Ellen: The class has to answer.

Nathan: Use the Thumball.

Joe:I use these songs for warm-ups in the lower grades, K-2.

Pam: Following too.

Brittany:  I draw a circle or square on the dry erase board. For the I’ll say como estas hoy and someone will come up and illustrate their emotion and the class will guess. The square is either a window and we say como esta el tiempo ? A student draws a weather scene and classmates guess. We’ve done it for clothing, seasons, etc they love illustrating and having friends guess. Eventually they can identify 5-10 items in a detailed seasonal picture.

Caroline: I have a warm-up smartboard lesson that my students love. It has the Buenos Dias and Hola amigo song, calendar activity with Cuenta song, meses with Macarena song, weather and other songs and dances. I can email you the lesson if you’d like. I also use commands, such as hands up, hands down, move them fast, slow. Jump 5 times, sit down, stand up, etc.
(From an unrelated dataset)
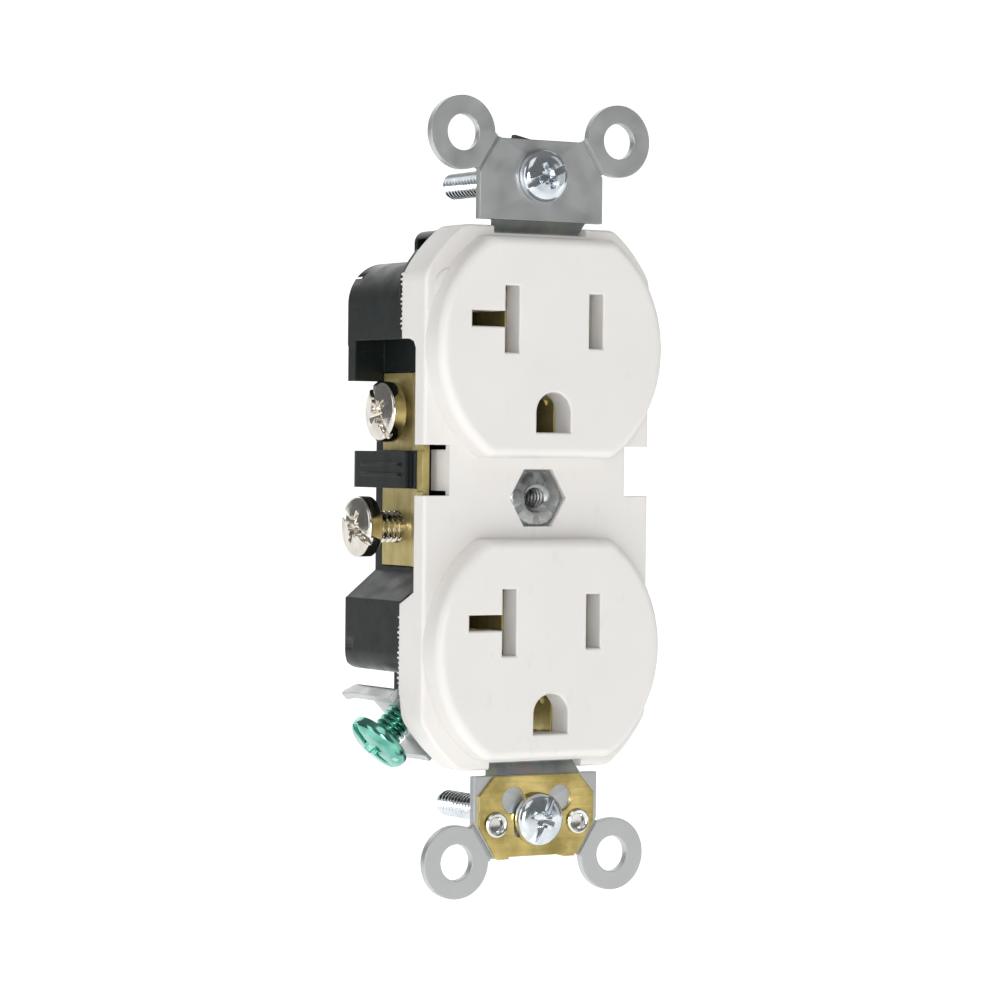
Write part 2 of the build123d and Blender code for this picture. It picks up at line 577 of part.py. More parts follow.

Sarah: I do 3-4 brain-friendly activities to get them in the zone for class. All of my classes come after they just had lunch and recess.
While they are standing up:
1. El espejo – move your hands around slowly and have students mirror you. I usually like to do something silly like a mime-box or the macarena to keep them entertained. Or let a student lead, but then everybody wants a turn
2. Countdown stretches – We throw our hands up in the air and say diez. Then we “count down” while touching various body parts (nueve-top of head, ocho- sides of face, siete- shoulders, seis- hands on heart, cinco- hands on hips, cuatro- hands on thighs, tres- hands on knees, dos- hands on shins, uno- hands on toes, cero- hands on the floor.) Then we count back up. I may throw in a couple other stretches too afterwards like stretching to the sides (izquierda, derecha), etc.
3. Partner talk greetings – Turn to someone near you and say “hola!” shake their hand and say “buenas tardes” ask them “¿cómo estás?” give them a thumbs up and say “muy bien” wave “adiós”. They are just repeating but eventually I will build in the conversation skills of taking turns, looking each other in the eye, waiting to hear the answer, listening closely, and hopefully they will eventually actually have the conversation on their own with out repeating.
4. Rhythm patterns, clapping, a song, etc.

Simone: Strangely, my young students really enjoy pantomiming the classroom rules:
1.Yo levanto la mano para hablar.
2.Yo escucho cuando la maestra habla.
3.Yo sigo direcciones rapidamente.
4.Yo no hablo inglés durante los cuentos.
5. Las manos y los pies están quietos.

Cecilia: @ joe. I like the screener deal I’m going to try it out what a great resource. More practical than what I was doing.